I would politely decline by knocking him out. It is different. Surely he should be talking to you about your interests before coming on to you. He should pick up the signals you aren't a bird man before trying to seduce you. If an ugly chick comes on to you, you can put her on the back burner for later. After a few pints and a blank evening you may change your mind.Whereas a blokes a no full stop
Sorry but I think that's rubbish. The reason is that there just aren't any openly gay footballers but there are almost certainly gay footballers who feel they can't come out. It's old fashioned attitudes and prejudice which has made football not a welcomining working environement for gay footballers. We know about the straight footballers girlfriends so unless we decide that we don't know anything whatsoever about footballers then it's good for the game for players to come out. When they do this will give others the courage to do so untill finally it is no longer a talking point and it is a sport and profession open to all.
Only if you're massively insecure. Years ago, my girlfriend and another friend of hers decided that they wanted to go to a gay club for their respective birthdays. We're talking "chubby guys in mesh shirts dancing on risers" here. Being 6' tall and at the time roughly 130 lbs, I was fairly popular. One guy stopped in front of my girlfriend and I, looked me from head to toe and back again, then turned to my girlfriend, nodded, smiled and walked on. It was, as Mr. Nice said, pretty damned flattering. Once you accept that gay people are, y'know, normal people and aren't going to rape you the second your back is turned, you quickly discover that there's no need to get defensive and start throwing haymakers. Unless you're concerned that you're only a pint away from taking them up on the offer.
Don't talk nonsense man. If a bloke comes onto another man, without even having the decency to find out if he's available to blokes, then he deserves a right hander.
Gay people "come on" to other people in the same manner that straight people do. They don't wrestle you to the ground and lower their heads toward your lap, they start up conversation. At some point early in that conversation, if you go ahead and mention your wife/girlfriend or simply that you're not interested, they will stop coming on to you. At no point during that sequence are you in any danger of having your arse penetrated, so the only reason to engage in fisticuffs is insecurity.
This is quite possibly the most ignorant, bigoted and down-right stupid comment I've read on this site.

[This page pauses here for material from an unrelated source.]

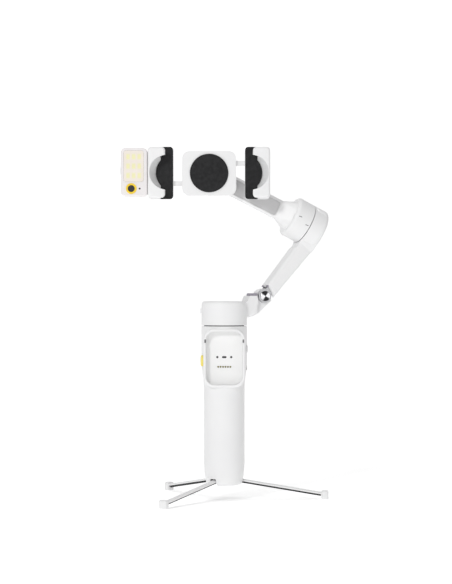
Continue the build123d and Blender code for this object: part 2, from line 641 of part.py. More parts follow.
def guide_line(x, z):
    """A place on a guide rod's axis, with its local z axis along +X."""
    return Plane(origin=(x, GUIDE_Y, z), x_dir=(0, 1, 0), z_dir=(1, 0, 0)).location


def right_jaw():
    """The right-hand jaw in the clamp's frame; the left one is the same part turned round."""
    seat_y = PAD_FACE_Y + PAD_THICK
    claw_centre = ((JAW_OUTER + JAW_TIP) / 2, 0)
    claw = rounded_plate(JAW_OUTER - JAW_TIP, 2 * JAW_HALF_HEIGHT, 3.0, claw_centre, JAW_FRONT_Y, seat_y)
    claw = fillet(claw.faces().sort_by(Axis.Y)[0].edges(), 2.0)
    gap_side = PHONE_WIDTH / 2
    claw -= block((0, gap_side + PAD_THICK), (JAW_LIP_BACK_Y, 10), (-30, 30))
    claw -= scoop_form(JAW_FRONT_Y - 0.01, seat_y + 0.01)
    back_centre = ((JAW_OUTER + JAW_BACK_START) / 2, 0)
    back_height = 2 * JAW_HALF_HEIGHT + 1.2
    back = rounded_plate(JAW_OUTER - JAW_BACK_START, back_height, 3.0, back_centre, seat_y, JAW_BACK_Y)
    back = fillet(back.faces().sort_by(Axis.Y)[-1].edges(), 1.5)
    bar = rack(-13.6, 30.0, 1)
    lug = block(LUG_X, (GEAR_FRONT_Y, GEAR_BACK_Y), (10.0, 15.6))
    lug -= guide_line(0, GUIDE_Z) * Cylinder(GUIDE_RADIUS + RUNNING_GAP, 60)
    return claw + back + bar + lug


def right_pad():
    """Rubber lining of the right-hand jaw."""
    gap_side = PHONE_WIDTH / 2
    pad_centre = (JAW_BACK_START + 8.0, 0)
    pad = rounded_plate(15.6, 2 * JAW_HALF_HEIGHT + 1.4, 2.6, pad_centre, PAD_FACE_Y, PAD_FACE_Y + PAD_THICK)
    claw_seat = block((gap_side + PAD_THICK, 60), (PAD_FACE_Y - 1, PAD_FACE_Y + 2), (-30, 30))
    scoop_axis = facing_y(SCOOP_CENTRE, 0)
    pad -= claw_seat - scoop_axis * Cylinder(SCOOP_RADIUS - 0.15, 60)
    wall = block((gap_side, gap_side + PAD_THICK), (JAW_LIP_BACK_Y, PAD_FACE_Y), (-18.5, 18.5))
    return pad + (wall - scoop_axis * Cylinder(SCOOP_RADIUS + 1.4, 60))


def clamp_base():
    """The hollow block behind the phone that carries the gear, the racks and the guide rods."""
    width, height = 2 * BASE_HALF_WIDTH, 2 * BASE_HALF_HEIGHT
    base = rounded_plate(width, height, 6.0, (0, 0), PAD_FACE_Y + PAD_THICK, BASE_BACK_Y)
    base = fillet(base.faces().sort_by(Axis.Y)[-1].edges(), 1.6)
    inner_w, inner_h = width - 2 * BASE_WALL, height - 2 * BASE_WALL
    base -= rounded_plate(inner_w, inner_h, 2.0, (0, 0), GEAR_FRONT_Y - 0.5, GEAR_BACK_Y + 0.5)
    for side in (-1, 1):
        across = sorted((side * (BASE_HALF_WIDTH - 3), side * (BASE_HALF_WIDTH + 3)))
        upright = sorted((side * 3.9, side * (RACK_TOP + 0.4)))
        base -= block(across, (GEAR_FRONT_Y - 0.4, GEAR_BACK_Y + 0.4), upright)
    return base + disc(1.6, GEAR_FRONT_Y - 0.6, GEAR_BACK_Y + 0.6, facing_y(0, 0))


def make_springs():
    """One light spring on each guide rod, between the jaw's lug and the end wall."""
    rest_length = BASE_HALF_WIDTH - BASE_WALL - 0.3 - LUG_X[1]
    coil = Helix(pitch=rest_length / SPRING_TURNS, height=rest_length - 0.6, radius=SPRING_RADIUS)
    wire = sweep(Plane(coil @ 0, z_dir=coil % 0) * Circle(SPRING_WIRE), path=coil)
    spring = guide_line(LUG_X[1] + 0.3, GUIDE_Z) * wire
    keep("clamp_spring_right", CLAMP * spring)
    keep("clamp_spring_left", CLAMP * turned(spring))


def make_clamp():
    base = clamp_base()
    axle = facing_y(0, 0)
    pad = disc(15.6, PAD_FACE_Y, PAD_FACE_Y + PAD_THICK, axle)
    keep("clamp_pad", CLAMP * fillet(pad.faces().sort_by(Axis.Y)[0].edges(), 0.3))
    rails = []
    for z in (-GUIDE_Z, GUIDE_Z):
        rails.append(guide_line(0, z) * Cylinder(GUIDE_RADIUS, 2 * BASE_HALF_WIDTH - 1.6))
    for rail in rails:
        base -= rail
    keep("clamp_base", CLAMP * base)
    keep("clamp_rails", CLAMP * Compound(rails))
    outline = make_face(Polyline(*gear_outline(), close=True))
    pinion = extrude(Plane.XZ.offset(-GEAR_BACK_Y) * outline, amount=GEAR_BACK_Y - GEAR_FRONT_Y)
    keep("clamp_pinion", CLAMP * (pinion - disc(1.65, -10, 10, axle)))
    jaw, lining = right_jaw(), right_pad()
    keep("jaw_right", CLAMP * jaw)
    keep("jaw_right_pad", CLAMP * lining)
    keep("jaw_left", CLAMP * turned(jaw))
    keep("jaw_left_pad", CLAMP * turned(lining))
    make_springs()
    rotor = disc(2.5, BASE_BACK_Y, ROLL_BACK_Y - 2.2, ROLL)
    rotor += ring(14.6, 12.9, ROLL_FRONT_Y + 5, ROLL_FRONT_Y + 15, ROLL)
    rotor += ring(14.6, 2.4, ROLL_FRONT_Y + 3.6, ROLL_FRONT_Y + 5, ROLL)
    keep("roll_motor_rotor", rotor)


def turned(shape):
    """Half a turn about the roll axis, which carries a right-hand piece to the left-hand side."""
    return Rot(0, 180, 0) * shape


# ---------------------------------------------------------------- tracking and fill-light module
TRACKER_RIGHT = -JAW_OUTER - 0.3
TRACKER_LEFT = TRACKER_RIGHT - TRACKER_WIDTH
LIGHT_CENTRE = (TRACKER_LEFT + 10.4, 4.9)
LENS_CENTRE = (TRACKER_LEFT + 8.5, -13.2)


def light_plate(margin, low, high):
    """A plate of the fill light's outline grown by a margin, set back from the tracker's front."""
    size = (16.2 + 2 * margin, 25.2 + 2 * margin)
    return rounded_plate(*size, 2.1 + margin, LIGHT_CENTRE, TRACKER_FRONT_Y + low, TRACKER_FRONT_Y + high)


def make_tracker_housing():
    size = (TRACKER_WIDTH, 2 * TRACKER_HALF_HEIGHT)
    middle = ((TRACKER_LEFT + TRACKER_RIGHT) / 2, 0)
    body = rounded_plate(*size, TRACKER_CORNER, middle, TRACKER_FRONT_Y, TRACKER_BACK_Y)
    body = fillet(body.faces().sort_by(Axis.Y)[0].edges(), 1.4)
    body = fillet(body.faces().sort_by(Axis.Y)[-1].edges(), 1.4)
    body -= light_plate(0.1, -1, 4.4)
    body -= disc(LENS_RING_RADIUS, TRACKER_FRONT_Y - 1, TRACKER_FRONT_Y + 6, facing_y(*LENS_CENTRE))
    recess = (TRACKER_BUTTON_Z - TRACKER_BUTTON_HALF - 0.2, TRACKER_BUTTON_Z + TRACKER_BUTTON_HALF + 0.2)
    body -= block((TRACKER_LEFT - 1, TRACKER_LEFT + 2.4), (-8.4, -4.4), recess)
    status = facing_y(TRACKER_LEFT + STATUS_FROM_LEFT, LENS_CENTRE[1])
    body -= disc(STATUS_RADIUS, TRACKER_FRONT_Y - 1, TRACKER_FRONT_Y + 1.5, status)
    keep("tracker_housing", CLAMP * body)


def make_tracker():
    make_tracker_housing()
    board = light_plate(0, 3.4, 4.4)
    for column in (-1, 0, 1):
        for row in (-1, 0, 1):
            x, z = LIGHT_CENTRE[0] + column * LED_PITCH_X, LIGHT_CENTRE[1] + row * LED_PITCH_Z
            depth = (TRACKER_FRONT_Y + 2.6, TRACKER_FRONT_Y + 3.4)
            board += block((x - 1.3, x + 1.3), depth, (z - 1.8, z + 1.8))
    keep("tracker_led_board", CLAMP * board)
    keep("tracker_light", CLAMP * light_plate(0, 0.05, 1.4))
    axis = facing_y(*LENS_CENTRE)
    bezel = ring(LENS_RING_RADIUS, LENS_RADIUS, TRACKER_FRONT_Y - 0.5, TRACKER_FRONT_Y + 4.0, axis)
    keep("tracker_lens_ring", CLAMP * bezel)
    keep("tracker_lens", CLAMP * disc(LENS_RADIUS, TRACKER_FRONT_Y, TRACKER_FRONT_Y + 5.5, axis))
    height = (TRACKER_BUTTON_Z - TRACKER_BUTTON_HALF, TRACKER_BUTTON_Z + TRACKER_BUTTON_HALF)
    knob = block((TRACKER_LEFT - 0.5, TRACKER_LEFT + 1.2), (-8.2, -4.6), height)
    keep("tracker_button", CLAMP * fillet(knob.faces().sort_by(Axis.X)[0].edges(), 0.4))
    plate = rounded_plate(1.2, 30.0, 0.25, (0.4 - JAW_OUTER, 0), -11.0, -1.8)
    parts["jaw_left"] -= CLAMP * plate
    keep("tracker_dock", CLAMP * plate)


# ---------------------------------------------------------------- tripod
def make_tripod():
    wide = (-SHELL_SPLIT_MARGIN, SHELL_SPLIT_MARGIN)
    hub = grip_form(WALL + 0.1, GRIP_BOTTOM, 130) & block(wide, wide, (HUB_LOW, HUB_HIGH))
    hub -= disc(ROD_RADII[0], HUB_LOW + 7, HUB_HIGH + 10)
    pins = []
    half = LEG_SLOT_WIDTH / 2
    for angle in LEG_ANGLES:
        place = leg_frame(angle)
        hub -= block((-3.4, 12), (-half, half), (-10, 3.4), place)
        pins.append(place * (Rot(-90, 0, 0) * Cylinder(LEG_PIN_RADIUS, LEG_PIN_LENGTH)))
    for pin in pins:
        hub -= pin
    screws = []
    for angle in HUB_SCREW_ANGLES:
        place = Rot(0, 0, angle) * Pos(9.6, 0, HUB_LOW)
        hub -= disc(0.9, -1, 8, place) + disc(1.9, -1, 1.2, place)
        screw = disc(0.9, 1.2, 7.5, place) + disc(1.9, 0.1, 1.2, place)
        screw -= block((-1.2, 1.2), (-0.25, 0.25), (-1, 0.6), place)
        screw -= block((-0.25, 0.25), (-1.2, 1.2), (-1, 0.6), place)
        screws.append(screw)
    keep("tripod_hub", hub)
    keep("leg_pins", Compound(pins))
    keep("hub_screws", Compound(screws))

    leg, rail = make_leg()
    for i, angle in enumerate(LEG_ANGLES, start=1):
        place = leg_frame(angle)
        keep(f"leg_{i}", place * leg)
        keep(f"leg_rail_{i}", place * rail)


def leg_bar(low, high, section):
    """A straight bar along the leg with a section given in Y and Z."""
    face = Plane(origin=(low, 0, 0), x_dir=(0, 1, 0), z_dir=(1, 0, 0)) * section
    return extrude(face, amount=high - low)


def make_leg():
    """One leg in its own frame: a white crowned top with a foot, and the black wedge under it."""
    slope = Rot(0, LEG_DROP, 0)
    run = (LEG_REACH - FOOT_LENGTH - LEG_PIN_RADIUS_AT) / math.cos(math.radians(LEG_DROP))
    half = LEG_WIDTH / 2
    side_z, low_z = LEG_CROWN_SIDE, -LEG_WEDGE_DEPTH
    crown = ThreePointArc((half, side_z), (0, LEG_CROWN_TOP), (-half, side_z))
    sides = Polyline((-half, side_z), (-half, 0), (half, 0), (half, side_z))
    top = make_face(Wire(crown.edges() + sides.edges()))
    wedge = make_face(Polyline((-half + 0.1, 0), (-0.7, low_z), (0.7, low_z), (half - 0.1, 0), close=True))
    eye = Rot(-90, 0, 0) * Cylinder(LEG_EYE_RADIUS, LEG_WIDTH)
    foot_x = LEG_REACH - LEG_PIN_RADIUS_AT - FOOT_LENGTH / 2
    foot = Pos(foot_x, 0, FOOT_HEIGHT / 2 - LEG_PIN_Z) * Box(FOOT_LENGTH, FOOT_WIDTH, FOOT_HEIGHT)
    foot = fillet(foot.edges().filter_by(Axis.Z), 1.8)
    foot = fillet(foot.faces().sort_by(Axis.Z)[-1].edges(), 1.4)
    foot = fillet(foot.faces().sort_by(Axis.Z)[0].edges(), 0.5)
    leg = slope * leg_bar(0, run, top) + foot + eye
    leg -= Rot(-90, 0, 0) * Cylinder(LEG_PIN_RADIUS + RUNNING_GAP, 20)
    rail = slope * leg_bar(3.0, run - 0.4, wedge) - foot - eye
    return leg, rail


def build():
    make_grip()
    make_dock()
    make_electronics()
    make_side_buttons()
    make_rod()
    make_pan()
    make_pan_head()
    make_arm()
    make_tilt_arm()
    make_clamp()
    make_tracker()
    make_tripod()
    os.makedirs("parts", exist_ok=True)
    for name, shape in parts.items():
        solids = shape.solids()
        export_step(solids[0] if len(solids) == 1 else Compound(solids), f"parts/{name}.step")


build()
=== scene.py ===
"""Looks for the handheld phone gimbal: materials, fine surface pieces, studio and camera."""

import json
import math

import bmesh
import bpy
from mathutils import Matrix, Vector


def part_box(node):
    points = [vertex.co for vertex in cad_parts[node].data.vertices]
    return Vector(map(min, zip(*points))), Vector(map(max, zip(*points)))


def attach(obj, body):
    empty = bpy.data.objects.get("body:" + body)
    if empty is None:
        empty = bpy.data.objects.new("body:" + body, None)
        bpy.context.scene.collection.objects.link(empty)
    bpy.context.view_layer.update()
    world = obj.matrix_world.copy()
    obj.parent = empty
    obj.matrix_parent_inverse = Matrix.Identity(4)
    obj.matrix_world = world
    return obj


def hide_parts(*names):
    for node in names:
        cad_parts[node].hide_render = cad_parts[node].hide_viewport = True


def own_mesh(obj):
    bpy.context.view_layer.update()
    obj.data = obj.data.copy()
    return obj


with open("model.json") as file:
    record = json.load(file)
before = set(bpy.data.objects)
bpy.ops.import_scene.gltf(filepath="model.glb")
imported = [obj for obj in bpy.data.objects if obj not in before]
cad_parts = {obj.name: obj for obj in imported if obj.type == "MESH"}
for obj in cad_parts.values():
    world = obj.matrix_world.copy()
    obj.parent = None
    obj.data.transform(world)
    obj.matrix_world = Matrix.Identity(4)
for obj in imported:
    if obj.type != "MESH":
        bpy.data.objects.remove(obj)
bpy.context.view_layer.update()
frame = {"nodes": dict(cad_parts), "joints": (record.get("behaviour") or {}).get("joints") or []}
nodes = frame["nodes"]

MM = 0.001

# ---------------------------------------------------------------- camera and studio values
CAMERA_X = 1.4 * MM
CAMERA_HEIGHT = 168.3 * MM
CAMERA_DISTANCE = 1.477
LENS = 112.0
NEAR_CLIP = 0.01
WORLD_STRENGTH = 0.40
FLOOR_HALF = 1.3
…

I lost IQ points reading this post - it's probably the most outright misogynistic and homophobic thing I've read on this site. Well done for getting them both in a single post. You must either be incredibly insecure in your own sexuality or just a jackass. The jab about "putting ugly chicks on the back burner" is particularly offensive - objectification stopped being ok decades ago. I'll let your threat of homophobic violence speak for itself.
Thank you for backing my point up. My point, if you bothered to read it, was that any bloke that came onto another bloke WITHOUT checking he was gay, is asking for a right hook. Your point is that they don't, so that's great. I assure you and the other posters who take this holier than thou attitude, that I have absolutely no issues at all with gays. Have been married to the same chick for many years, so all this women hating pony is wide of the mark as well. See, its some of you lot who are dinosaurs. To a modern man like me this footballer coming out is no big deal. I don't want to hear about it any more than I want to hear about becks giving posh the corn beef rocket. Its no big deal, he likes blokes, great. End of
I don't think you're being old fashioned at all. In fact, I think you're being the very opposite. I can only hope that everyone will have this attitude towards sexuality in the not-too-distant future, but currently homosexuality is still frowned upon by a lot of people, so it's understandable that gay people feel like they have to stand up for themselves and really shove this "gay and proud" mentality into the faces of those who scorn them. Only when homophobia is eradicated will sexuality be a non-issue.
They might not approach with "excuse me sir, are you gay?" But like any sentient being, they tend to take a hint, much as if you approach a girl who turns out to be involved with someone, she will (hopefully) tell you that she is not interested rather than applying a Taser to your forehead. There's two components to it. First, the difference with your scenario above is that the act of coming out is something that gay people do mostly for themselves, not for your benefit. Had a close friend growing up who came out, where it wasn't a question of him being in the closet, but rather getting to the point where he accepted that he was gay...the difficulty there wasn't a fear of being shunned or any such thing, as no one around him had any qualms about it (and largely knew, anyway), it was the fact that he didn't particularly want to be gay. Because while the stigma isn't what it once was, there's still the sense that you've drawn the short straw in life, and there's a finality to coming out that cannot be an easy decision. Second, there really are very few athletes who have come out, at least in team sports. Had he not retired simultaneously, Rogers would be the only one of which I am aware in all of the major men's sports leagues (now that Gareth Thomas has retired). There have been, likely, thousands of gay athletes o'er the years, but almost to a man they stayed closeted until their retirement, because you have morons like the San Francisco 49ers cornerback who declared during the Super Bowl press day that gays wouldn't be welcome on the team. When someone like Rogers comes out, if nothing else it demonstrates to every teammate that he's had in the past, and every opponent that he's played against, that a dressing room doesn't devolve into anarchy and buttsex the moment a gay person walks through the door.
Err no. If a guy came onto me I would politely turn him down but I would be as flattered as if it had been a girl. Why would I want to punch him?
Flattered, you are joking right? If I came onto one of my daughters 18 year old friends, would she be flattered or offended. I doubt whether she would politely turn me down. It would be inappropriate, as would a gay man coming on to me.
You're introducing context that isn't otherwise present, though; if you came on to one of your daughter's 18 year old friends, it would have all of baggage of the fact that you are the father of her friend. Neutral situation: if you sat down next to a random, age-appropriate woman at a bar, and struck up a polite-but-slightly flirty conversation, would you expect her to be polite in her dismissal, or violent?